Structured object records ::
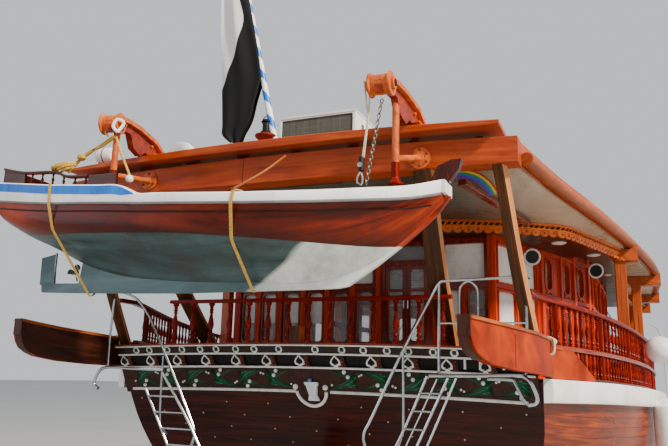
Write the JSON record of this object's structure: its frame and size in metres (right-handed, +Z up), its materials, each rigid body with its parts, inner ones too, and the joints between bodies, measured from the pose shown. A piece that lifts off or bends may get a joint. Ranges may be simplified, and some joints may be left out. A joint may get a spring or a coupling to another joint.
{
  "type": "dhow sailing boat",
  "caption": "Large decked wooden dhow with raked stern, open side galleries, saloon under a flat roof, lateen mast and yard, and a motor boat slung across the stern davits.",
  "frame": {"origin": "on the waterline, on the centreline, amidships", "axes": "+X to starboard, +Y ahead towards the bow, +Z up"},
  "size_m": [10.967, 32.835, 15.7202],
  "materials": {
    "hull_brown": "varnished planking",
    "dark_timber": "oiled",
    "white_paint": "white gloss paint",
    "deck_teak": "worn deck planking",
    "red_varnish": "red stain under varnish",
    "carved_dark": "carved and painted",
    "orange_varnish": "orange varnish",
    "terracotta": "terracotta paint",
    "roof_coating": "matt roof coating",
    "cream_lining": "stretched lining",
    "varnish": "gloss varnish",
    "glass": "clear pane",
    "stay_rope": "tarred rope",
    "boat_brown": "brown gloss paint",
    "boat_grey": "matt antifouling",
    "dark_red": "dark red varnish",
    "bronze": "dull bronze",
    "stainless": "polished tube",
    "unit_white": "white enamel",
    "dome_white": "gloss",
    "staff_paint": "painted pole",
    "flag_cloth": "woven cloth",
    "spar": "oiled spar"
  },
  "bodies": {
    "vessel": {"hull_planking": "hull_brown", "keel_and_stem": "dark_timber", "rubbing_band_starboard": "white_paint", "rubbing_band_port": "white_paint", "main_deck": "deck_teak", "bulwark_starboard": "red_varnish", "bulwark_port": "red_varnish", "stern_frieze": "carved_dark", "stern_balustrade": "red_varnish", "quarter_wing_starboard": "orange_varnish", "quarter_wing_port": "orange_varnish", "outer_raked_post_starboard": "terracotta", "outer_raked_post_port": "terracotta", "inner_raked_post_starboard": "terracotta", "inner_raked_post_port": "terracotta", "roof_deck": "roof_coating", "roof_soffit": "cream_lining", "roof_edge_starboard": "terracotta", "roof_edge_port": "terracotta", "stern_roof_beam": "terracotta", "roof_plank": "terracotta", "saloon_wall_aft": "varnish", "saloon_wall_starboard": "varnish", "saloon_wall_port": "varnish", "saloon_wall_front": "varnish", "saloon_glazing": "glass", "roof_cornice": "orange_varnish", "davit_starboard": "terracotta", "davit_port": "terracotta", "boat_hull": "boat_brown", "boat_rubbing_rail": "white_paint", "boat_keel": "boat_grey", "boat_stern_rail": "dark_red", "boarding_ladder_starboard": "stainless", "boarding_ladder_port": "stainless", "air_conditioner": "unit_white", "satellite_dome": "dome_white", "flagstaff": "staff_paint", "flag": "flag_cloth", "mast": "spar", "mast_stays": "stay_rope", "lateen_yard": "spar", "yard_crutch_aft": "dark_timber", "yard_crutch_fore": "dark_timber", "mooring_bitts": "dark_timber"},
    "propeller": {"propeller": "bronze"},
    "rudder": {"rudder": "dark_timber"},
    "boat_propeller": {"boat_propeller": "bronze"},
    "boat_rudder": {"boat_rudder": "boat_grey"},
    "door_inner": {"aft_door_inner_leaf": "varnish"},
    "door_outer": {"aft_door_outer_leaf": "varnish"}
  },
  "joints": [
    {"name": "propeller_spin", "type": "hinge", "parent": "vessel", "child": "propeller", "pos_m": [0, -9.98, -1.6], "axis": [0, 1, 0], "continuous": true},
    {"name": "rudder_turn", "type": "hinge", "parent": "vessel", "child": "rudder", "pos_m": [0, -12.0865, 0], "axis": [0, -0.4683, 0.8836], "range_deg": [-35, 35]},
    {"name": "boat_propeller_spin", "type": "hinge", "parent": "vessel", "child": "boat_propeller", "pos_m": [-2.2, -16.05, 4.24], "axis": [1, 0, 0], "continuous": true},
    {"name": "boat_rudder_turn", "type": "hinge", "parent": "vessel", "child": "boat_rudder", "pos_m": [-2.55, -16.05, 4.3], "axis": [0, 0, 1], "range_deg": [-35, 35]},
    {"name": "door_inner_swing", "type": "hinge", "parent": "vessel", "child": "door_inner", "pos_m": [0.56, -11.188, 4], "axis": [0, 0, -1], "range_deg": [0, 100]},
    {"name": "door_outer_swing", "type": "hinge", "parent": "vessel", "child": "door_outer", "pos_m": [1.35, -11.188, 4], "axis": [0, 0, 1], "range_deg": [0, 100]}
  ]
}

--

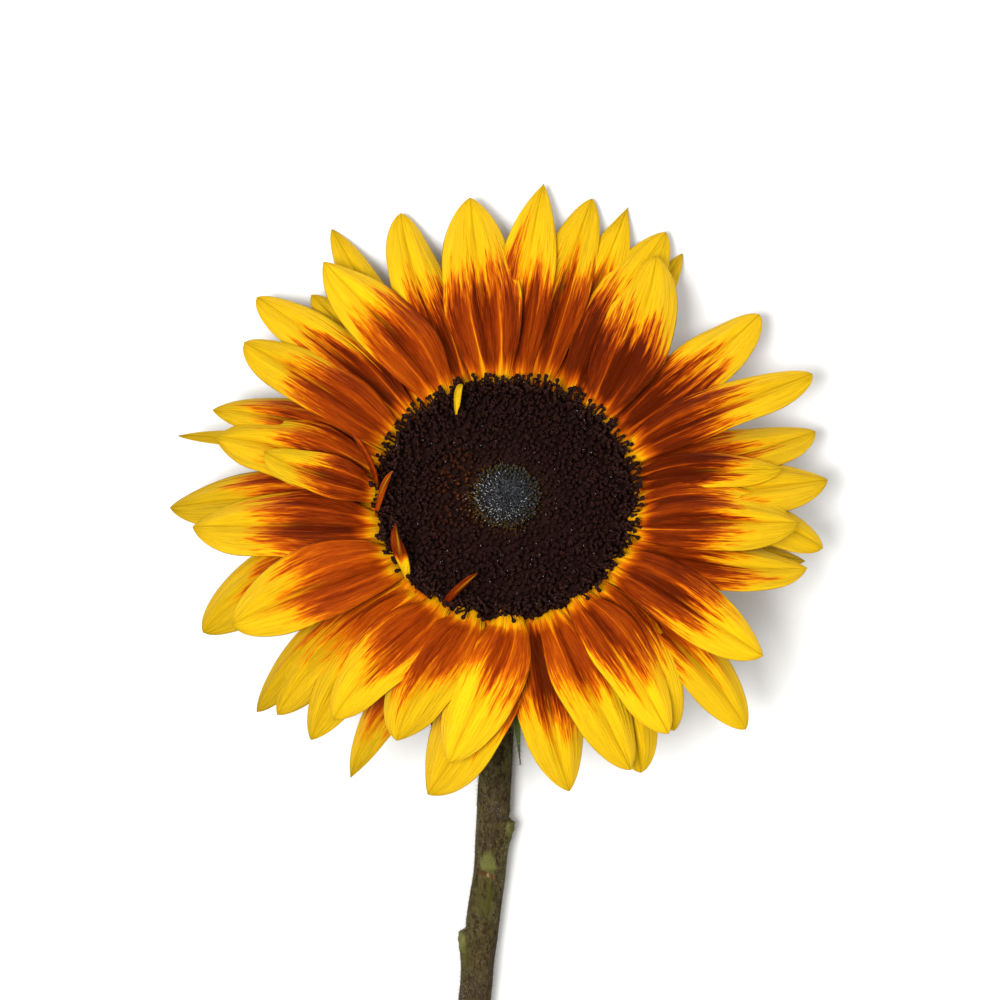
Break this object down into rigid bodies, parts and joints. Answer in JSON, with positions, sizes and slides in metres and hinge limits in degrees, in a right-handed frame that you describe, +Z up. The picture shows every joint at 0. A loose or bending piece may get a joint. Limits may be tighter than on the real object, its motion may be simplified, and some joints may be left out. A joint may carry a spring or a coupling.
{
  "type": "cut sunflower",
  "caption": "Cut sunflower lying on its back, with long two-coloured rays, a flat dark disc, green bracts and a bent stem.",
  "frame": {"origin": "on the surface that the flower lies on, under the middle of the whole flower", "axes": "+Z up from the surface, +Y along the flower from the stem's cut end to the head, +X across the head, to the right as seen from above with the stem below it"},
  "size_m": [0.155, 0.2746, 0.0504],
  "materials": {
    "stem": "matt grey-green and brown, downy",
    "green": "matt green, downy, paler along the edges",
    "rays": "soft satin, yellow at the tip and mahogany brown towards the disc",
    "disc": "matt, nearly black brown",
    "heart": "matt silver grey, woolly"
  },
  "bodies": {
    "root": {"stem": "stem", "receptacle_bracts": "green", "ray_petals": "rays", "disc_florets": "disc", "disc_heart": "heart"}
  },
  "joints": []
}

WHAT IS NEEDED :: Find the word "joints" in the entries, and copy every line it shows up in.

RESPONSE ::
Write the JSON record of this object's structure: its frame and size in metres (right-handed, +Z up), its materials, each rigid body with its parts, inner ones too, and the joints between bodies, measured from the pose shown. A piece that lifts off or bends may get a joint. Ranges may be simplified, and some joints may be left out. A joint may get a spring or a coupling to another joint.
  "joints": [
Break this object down into rigid bodies, parts and joints. Answer in JSON, with positions, sizes and slides in metres and hinge limits in degrees, in a right-handed frame that you describe, +Z up. The picture shows every joint at 0. A loose or bending piece may get a joint. Limits may be tighter than on the real object, its motion may be simplified, and some joints may be left out. A joint may carry a spring or a coupling.
  "joints": []